## SUPPLIED INFORMATION
***

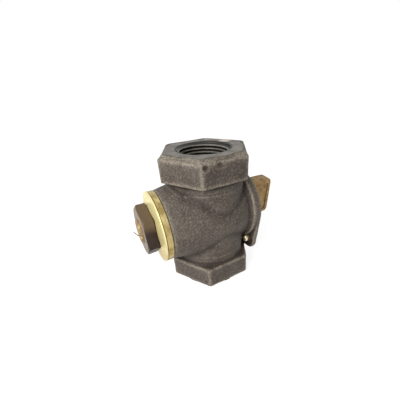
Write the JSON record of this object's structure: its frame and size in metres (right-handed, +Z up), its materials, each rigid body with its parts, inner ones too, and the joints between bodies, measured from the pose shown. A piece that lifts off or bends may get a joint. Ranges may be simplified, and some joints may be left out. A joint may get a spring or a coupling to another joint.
{
  "type": "quarter-turn plug service valve",
  "caption": "Quarter-turn service cock with a cast iron body, tapped hexagon ends, and a tapered bronze plug with a flat wrench head, held by a nut over brass washers.",
  "frame": {"origin": "centre of the lower end face, on the flow axis", "axes": "+Z up the flow axis out of the upper port, +X along the plug axis towards the flat head, -Y towards the front of the body"},
  "size_m": [0.083, 0.0412, 0.0714],
  "materials": {
    "grey_iron": "sand cast, lightly oiled",
    "plug_bronze": "sand cast head, ground taper",
    "washer_brass": "pressed, bright",
    "nut_bronze": "forged, tarnished",
    "pin_brass": "turned, bright",
    "tie_wire": "drawn"
  },
  "bodies": {
    "valve_body": {"body": "grey_iron", "check_pin": "pin_brass"},
    "plug_group": {"plug": "plug_bronze", "flat_washer": "washer_brass", "spring_washer": "washer_brass", "nut": "nut_bronze", "tie_wire": "tie_wire"}
  },
  "joints": [
    {"name": "plug_turn", "type": "hinge", "parent": "valve_body", "child": "plug_group", "pos_m": [0, 0, 0.0364], "axis": [1, 0, 0], "range_deg": [-6.5, 83.5]}
  ]
}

***

Could you quote the material above in full, exactly as it stands?

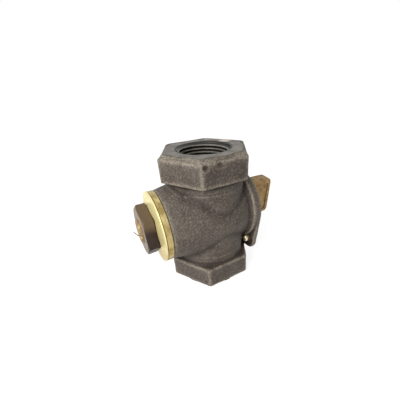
Write the JSON record of this object's structure: its frame and size in metres (right-handed, +Z up), its materials, each rigid body with its parts, inner ones too, and the joints between bodies, measured from the pose shown. A piece that lifts off or bends may get a joint. Ranges may be simplified, and some joints may be left out. A joint may get a spring or a coupling to another joint.
{
  "type": "quarter-turn plug service valve",
  "caption": "Quarter-turn service cock with a cast iron body, tapped hexagon ends, and a tapered bronze plug with a flat wrench head, held by a nut over brass washers.",
  "frame": {"origin": "centre of the lower end face, on the flow axis", "axes": "+Z up the flow axis out of the upper port, +X along the plug axis towards the flat head, -Y towards the front of the body"},
  "size_m": [0.083, 0.0412, 0.0714],
  "materials": {
    "grey_iron": "sand cast, lightly oiled",
    "plug_bronze": "sand cast head, ground taper",
    "washer_brass": "pressed, bright",
    "nut_bronze": "forged, tarnished",
    "pin_brass": "turned, bright",
    "tie_wire": "drawn"
  },
  "bodies": {
    "valve_body": {"body": "grey_iron", "check_pin": "pin_brass"},
    "plug_group": {"plug": "plug_bronze", "flat_washer": "washer_brass", "spring_washer": "washer_brass", "nut": "nut_bronze", "tie_wire": "tie_wire"}
  },
  "joints": [
    {"name": "plug_turn", "type": "hinge", "parent": "valve_body", "child": "plug_group", "pos_m": [0, 0, 0.0364], "axis": [1, 0, 0], "range_deg": [-6.5, 83.5]}
  ]
}